After just three performances in the Austrian capital, the opera was withdrawn. When it briefly resurfaced in 1806, Beethoven took the opportunity to make revisions to both the music and the libretto. In Leiser's view, the changes were not all for the good: "Of course Beethoven was depressed by the first performances, and he listened to people who told him that Leonore was too long. When he worked on it again in 1806, he turned its three acts into two; and when he made his revisions for Fidelio in 1814, he cut and compressed a lot more.

"He made it more concise, but what you gain in Fidelio in terms of extreme tension, you lose in organic development. That's why every director says that it's the most difficult opera to stage. In a way Fidelio is less believable than Leonore. When you have worked on the latter, and then you listen once again to the former, you are amazed at the cuts he made. For me, Leonore really is the great opera, while Fidelio is fantastic, but flawed."

According to Caurier, staging the two operas has allowed them to follow Beethoven's philosophical trajectory, and to an extent it's the familiar passage from optimism to disillusionment: "It was an interesting opportunity to look at Beethoven's first gesture. With a composer of that stature, why not find out what they wanted first? What we found was that that they are two quite different pieces. Leonore is more intimate, more human, and its three-act structure makes a more logical progression from the domestic, to the public and political aspects of the piece, then down into Florestan's cell, where the tragedy lies. It has more of the revolutionary spirit, or at least the sense of a new era dawning. By the time he came to Fidelio ten years later, there had been a political evolution in him, and I think he had lost some of his illusions."
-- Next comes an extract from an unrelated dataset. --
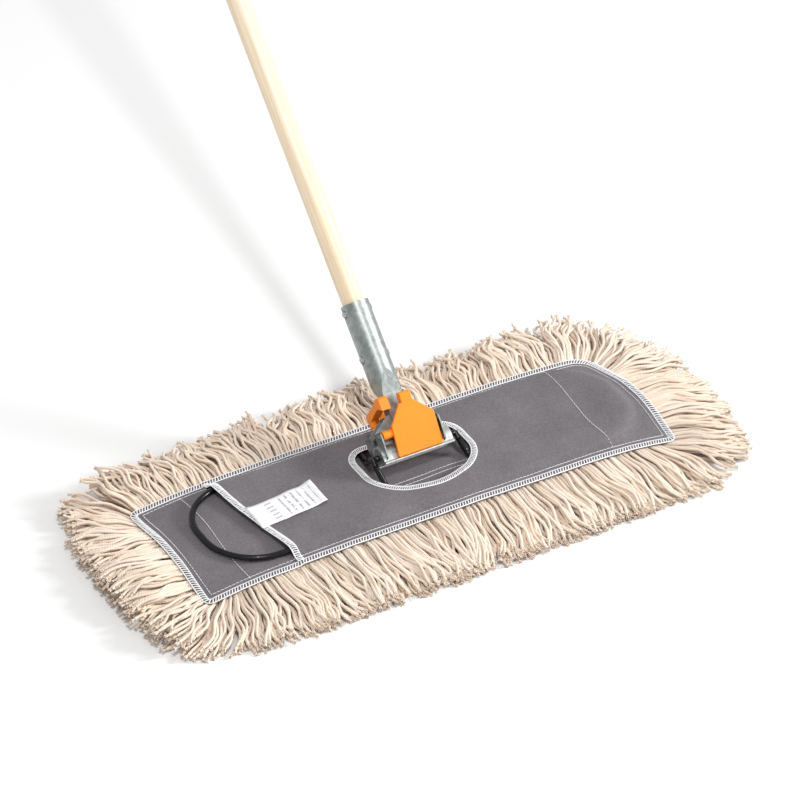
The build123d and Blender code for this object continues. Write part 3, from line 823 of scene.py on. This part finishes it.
def fringeTree():
    names = ("count", "length", "tipLow", "tipHigh", "wave", "hump", "clump", "seed", "radius", "depth")
    start = newTree("yarnFringe", names, ("coreLow", "coreHigh"))
    roots = rootsAlong(start)
    place = start.node("GeometryNodeInputPosition")
    core = place.vector("MAXIMUM", place, start.out("coreLow"))
    core = core.vector("MINIMUM", core, start.out("coreHigh"))
    flat = place.vector("MULTIPLY", place.vector("SUBTRACT", place, core), (1.0, 1.0, 0.0))
    roots = keep(roots, "rootPoint", place, "FLOAT_VECTOR")
    roots = keep(roots, "outward", flat.vector("NORMALIZE", flat), "FLOAT_VECTOR")
    roots = keep(roots, "strandTone", chance(start, 0.0, 1.0, 1))
    roots = keep(roots, "layer", chance(start, 0.0, 1.0, 2))
    roots = keep(roots, "phase", chance(start, 0.0, 6.283, 3))
    roots = keep(roots, "stray", chance(start, -1.0, 1.0, 4))
    roots = keep(roots, "size", chance(start, 0.88, 1.06, 5))
    made = strandsOn(roots, (0.001, 0, 0), strand["steps"])
    along = start.node("GeometryNodeSplineParameter")
    made = keep(made, "strandAlong", along)
    root = kept(start, "rootPoint", "FLOAT_VECTOR")
    outward = kept(start, "outward", "FLOAT_VECTOR")
    tone, layer, phase = kept(start, "strandTone"), kept(start, "layer"), kept(start, "phase")
    stray, size = kept(start, "stray"), kept(start, "size")
    salted = root.vector("ADD", root, (0.0, 0.0, 0.0))
    salt = root.node("ShaderNodeCombineXYZ", None, {2: start.out("seed")})
    start.tree.links.new(salt.socket, salted.socket.node.inputs[1])

    # Where each strand goes: yaw fans it out, drift and curl make it wavy, and it falls to its tip's height.
    tuft = noiseOn(salted, 62.0, 1.0) - 0.5
    broad = noiseOn(salted, 17.0, 0.0) - 0.5
    yaw = (tuft * start.out("clump") * 2.4 + broad * 0.8 + stray * 0.10) * (0.35 + along * 0.65)
    side = outward.vector("CROSS_PRODUCT", (0.0, 0.0, 1.0), outward)
    drift = noiseOn(salted, 24.0, 1.0) * 16.0 + phase * 0.30
    wavy = (along * (7.5 + tone * 2.5) + drift).sin() * along * start.out("wave")
    curl = (along * (13.0 + stray * 3.0) + phase * 2.0).sin() * along * start.out("wave") * 0.30
    reach = along * start.out("length") * size
    ahead = reach * yaw.cos()
    across = reach * yaw.sin() + wavy + curl
    rootParts = root.node("ShaderNodeSeparateXYZ", None, {0: root})
    top = rootParts.out(2) - layer * start.out("depth")
    spread = noiseOn(salted, 34.0, 1.0)
    lifted = (start.out("tipHigh") - start.out("tipLow")) * (1.0 - layer) * (0.35 + spread * 1.2)
    high = start.out("tipLow") + lifted
    fall = along * along * (3.0 - along * 2.0) * 0.55 + along * 0.45
    lump = (along * math.pi).sin() * start.out("hump") * (1.0 - layer) * (0.25 + spread)
    rolling = (along * (7.0 + stray * 2.0) + phase * 1.7).sin() * along * start.out("wave") * 0.45
    height = top + (high - top) * fall + lump + rolling
    height = height.math("MAXIMUM", height, start.out("radius"))
    spot = root.vector("ADD", root.vector("MULTIPLY", root, (1.0, 1.0, 0.0)), scaled(outward, ahead))
    spot = spot.vector("ADD", spot, scaled(side, across))
    spot = spot.vector("ADD", spot, spot.node("ShaderNodeCombineXYZ", None, {2: height}))
    made = made.node("GeometryNodeSetPosition", None, {0: made, "Position": spot})

    flare = (along - 0.86).clamp() * 2.2
    thick = (0.86 + tone * 0.28) * (1.0 + flare)
    made = made.node("GeometryNodeSetCurveRadius", None, {0: made, "Radius": thick})
    tubes = strandTubes(start, made)

    ends = start.node("GeometryNodeCurveEndpointSelection", None, {"Start Size": 0, "End Size": 1})
    heading = start.node("GeometryNodeInputTangent")
    facing = start.node("FunctionNodeAlignRotationToVector", {"axis": "X"}, {"Vector": heading})
    roll = start.node("FunctionNodeRandomValue", {"data_type": "FLOAT"}, {2: 0.0, 3: 6.283, "Seed": 5}, 1)
    facing = facing.node("FunctionNodeRotateRotation", {"rotation_space": "LOCAL"},
                         {0: facing, 1: roll.node("ShaderNodeCombineXYZ", None, {0: roll})})
    tips = made.node("GeometryNodeInstanceOnPoints", None,
                     {0: made, "Selection": ends, "Instance": hairTuft(start), "Rotation": facing})
    join = start.node("GeometryNodeJoinGeometry")
    for piece in (tubes, tips.node("GeometryNodeRealizeInstances", None, {0: tips})):
        start.tree.links.new(piece.socket, join.socket.node.inputs[0])
    finishTree(aboveFloor(join), start.out("material"))
    return start.tree


def edgePath(first, last):
    whole = spaced(clothOutline(strand["inset"]), 0.002)
    middle = (cloth["left"] + cloth["right"]) / 2
    halfLength = (cloth["right"] - cloth["left"]) / 2
    found = []
    corners = [(x, -cloth["half"]) for x in (cloth["left"], rightEdge(-cloth["half"]))]
    for x, y in whole:
        if min(math.dist((x, y), spot) for spot in corners) < strand["gap"]:
            continue
        angle = math.degrees(math.atan2(y / cloth["half"], (x - middle) / halfLength)) % 360
        if first <= angle < last or first <= angle + 360 < last:
            found.append(((angle - first) % 360, (x, y, topZ(x, y) - strand["sunk"])))
    return [point for angle, point in sorted(found)]


strandTree = fringeTree()
corner = 45.0
sides = {
    "rightFringe": (360 - corner, 360 + corner),
    "backFringe": (corner, 180 - corner),
    "leftFringe": (180 - corner, 180 + corner),
    "frontFringe": (180 + corner, 360 - corner),
}
core = strand["core"]
shared = {"radius": strand["radius"], "depth": strand["depth"], "material": materials["yarn"],
          "coreLow": (cloth["left"] + core, -cloth["half"] + core, -1.0),
          "coreHigh": (cloth["right"] - core, cloth["half"] - core, 1.0)}
fringes = {}
for name, (first, last) in sides.items():
    host = pathObject([(edgePath(first, last), False)])
    fringes[name] = grown(host, strandTree, dict(yarn[name], **shared), name)
print("fringe ready")


# Yarn under the head: rows of short tufts.
tufts = {
    "perRow": 104.0, "rows": 8, "height": 0.0195, "radius": 0.0026, "lean": 0.006,
    "margin": 0.006, "steps": 6, "seed": 50.0,
}


def tuftTree():
    start = newTree("yarnTufts", ("count", "height", "radius", "lean", "seed"))
    roots = rootsAlong(start)
    roots = keep(roots, "strandTone", chance(start, 0.0, 1.0, 1))
    roots = keep(roots, "phase", chance(start, 0.0, 6.283, 3))
    made = strandsOn(roots, (0, 0, -0.001), tufts["steps"])
    along = start.node("GeometryNodeSplineParameter")
    made = keep(made, "strandAlong", along)
    tone, phase = kept(start, "strandTone"), kept(start, "phase")
    lean = start.out("lean")
    x = phase.cos() * along * along * lean + (along * 7.0 + phase * 3.0).sin() * along * lean * 0.4
    y = phase.sin() * along * along * lean + (along * 6.0 + phase).sin() * along * lean * 0.4
    z = along * start.out("height") * (0.0 - 0.93 - tone * 0.06)
    shift = x.node("ShaderNodeCombineXYZ", None, {0: x, 1: y, 2: z})
    made = made.node("GeometryNodeSetPosition", None, {0: made, "Offset": shift})
    made = made.node("GeometryNodeSetCurveRadius", None, {0: made, "Radius": 0.9 + tone * 0.25})
    finishTree(aboveFloor(strandTubes(start, made)), start.out("material"))
    return start.tree


tuftNodes = tuftTree()
padding = {}
for index in range(3):
    low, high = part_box(f"yarn_strip_{index + 1}")
    lines = []
    for row in range(tufts["rows"]):
        y = low.y + (high.y - low.y) * (row + 0.5) / tufts["rows"]
        reach = high.x - low.x - 2 * tufts["margin"]
        xs = [low.x + tufts["margin"] + reach * i / 60 for i in range(61)]
        line = [(x, y + 0.0012 * math.sin(x * 90 + row * 2), backingZ(x, y) - strand["sunk"]) for x in xs]
        lines.append((line, False))
    values = {"count": tufts["perRow"], "height": tufts["height"], "radius": tufts["radius"],
              "lean": tufts["lean"], "seed": tufts["seed"] + index, "material": materials["yarn"]}
    name = f"yarnPad{index + 1}"
    padding[name] = grown(pathObject(lines), tuftNodes, values, name)
print("padding ready")


# The care label, sewn into the mouth's edge and curling at its free end.
def labelSheet():
    across, along = 12, 26
    points, faces = [], []
    for i in range(along + 1):
        for j in range(across + 1):
            u, v = i / along, j / across
            x = label["low"][0] + label["size"][0] * u
            y = label["low"][1] + label["size"][1] * v + label["turn"] * (x - label["low"][0])
            curl = label["curl"] * smooth((u - 0.72) / 0.28) ** 2
            buckle = 0.0007 * math.sin(u * 9 + v * 2) ** 2
            points.append((x, y, pocketZ(x, y) + 0.0009 + curl + buckle))
    for i in range(along):
        for j in range(across):
            a = i * (across + 1) + j
            faces.append((a, a + across + 1, a + across + 2, a + 1))
    made = meshObject("careLabelTape", points, faces)
    for polygon in made.data.polygons:
        polygon.use_smooth = True
    made.data.materials.append(materials["label"])
    wall = made.modifiers.new("wall", "SOLIDIFY")
    wall.thickness = label["thickness"]
    wall.offset = 1
    return made


tape = labelSheet()

# Coil springs on the lever pins.
spring = {"turns": 9.0, "wire": 0.0004}


def coilTree():
    start = newTree("coilSpring", ("length", "radius", "turns", "wire"))
    spiral = start.node("GeometryNodeCurveSpiral", None, {"Resolution": 14})
    for key, name in (("Rotations", "turns"), ("Start Radius", "radius"), ("End Radius", "radius"),
                      ("Height", "length")):
        start.tree.links.new(start.out(name).socket, spiral.socket.node.inputs[key])
    ring = roundSection(start, 6, start.out("wire"))
    tube = spiral.node("GeometryNodeCurveToMesh", None, {0: spiral, 1: ring, "Fill Caps": True})
    finishTree(tube, start.out("material"))
    return start.tree


coilNodes = coilTree()
springs = {}
for side in ("front", "rear"):
    low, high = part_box(f"{side}_spring")
    middle = (low + high) / 2
    length = high.x - low.x
    values = {"length": length - 2 * spring["wire"], "radius": (high.z - low.z) / 2 - spring["wire"],
              "turns": spring["turns"], "wire": spring["wire"], "material": materials["bright_steel"]}
    coil = grown(pathObject([([(0, 0, 0), (0, 0, 0.01)], False)]), coilNodes, values, f"{side}SpringCoil")
    coil.data.transform(Matrix.Translation((low.x + spring["wire"], middle.y, middle.z))
                        @ Matrix.Rotation(math.radians(90), 4, "Y"))
    springs[side] = coil
print("springs ready")


# What each piece rides on and stands for.
def settle(piece, body, slot, *replaced):
    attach(piece, body)
    if replaced:
        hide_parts(*replaced)


settle(backing, "mop_head", "grey_cloth", "backing_cloth")
settle(pocketPiece, "mop_head", "grey_cloth", "pocket_cloth")
settle(outerThread, "mop_head", "thread", "outer_overlock")
settle(windowThread, "mop_head", "thread", "window_overlock")
settle(mouthThread, "mop_head", "thread", "mouth_overlock")
settle(rowThread, "mop_head", "thread", "stitch_rows")
settle(tape, "mop_head", "label", "care_label")
for name, piece in fringes.items():
    settle(piece, "mop_head", "yarn", "fringe_" + name.replace("Fringe", ""))
for index, piece in enumerate(padding.values()):
    settle(piece, "mop_head", "yarn", f"yarn_strip_{index + 1}")
for side, coil in springs.items():
    settle(coil, "handle", "bright_steel", f"{side}_spring")

print("pieces settled")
Leiser points out that, for example, the original version of Rocco's "Gold" aria has considerably more political bite in the first version than it has in the later version: "In Leonore, Rocco sings that rich people's money allows them to disguise things of which they should be ashamed. That's quite a powerful political statement, and it's less powerful in Fidelio. But the real subject of the opera, in all its forms, is Leonore herself, the woman who disguises herself as a man to save her husband from prison. That's why the sub-title of Leonore is 'The triumph of married love'. The whole piece is a hymn to the courage of a woman in the face of tyranny."

To that extent, Leonore is the better title, since the character of Fidelio only exists while Leonore is in disguise. Fidelio, though, has the more portentous ring to it. One characteristic common to the opera in all its versions is its generic type: it is a Singspiel, in which speech carries the action forward, while music is reserved for key emotional and dramatic moments. It's a notoriously difficult form to pull off, as Caurier acknowledges: "There's always a problem in moving organically from the dialogue into the music, to find the intensity that will take you from speech into song. Here at Welsh National Opera, none of the singers is German. It's easier for them to find the right emphases when they're singing in a foreign language, because if the music works properly, the accents fall naturally. When they are speaking, they have to find the emphases for themselves."

Leiser picks up the point: "This is the form that Beethoven wanted, so the singers have to pay as much respect to the spoken text as to the music, and we spend as much time in rehearsal on the dialogue as on the music. But we're not after a naturalistic, veristic way of speech. It has to have the same intensity, the same energy as the passages with music. The singers have to be able to make the dialogue their own."

If that happens (and Leiser and Caurier are quietly optimistic that it will), we may have to rethink some of our ideas about how Beethoven arrived at his "only" opera. At the very least, Welsh National Opera's touring production adds further detail to our picture of Beethoven, and for that we should be grateful.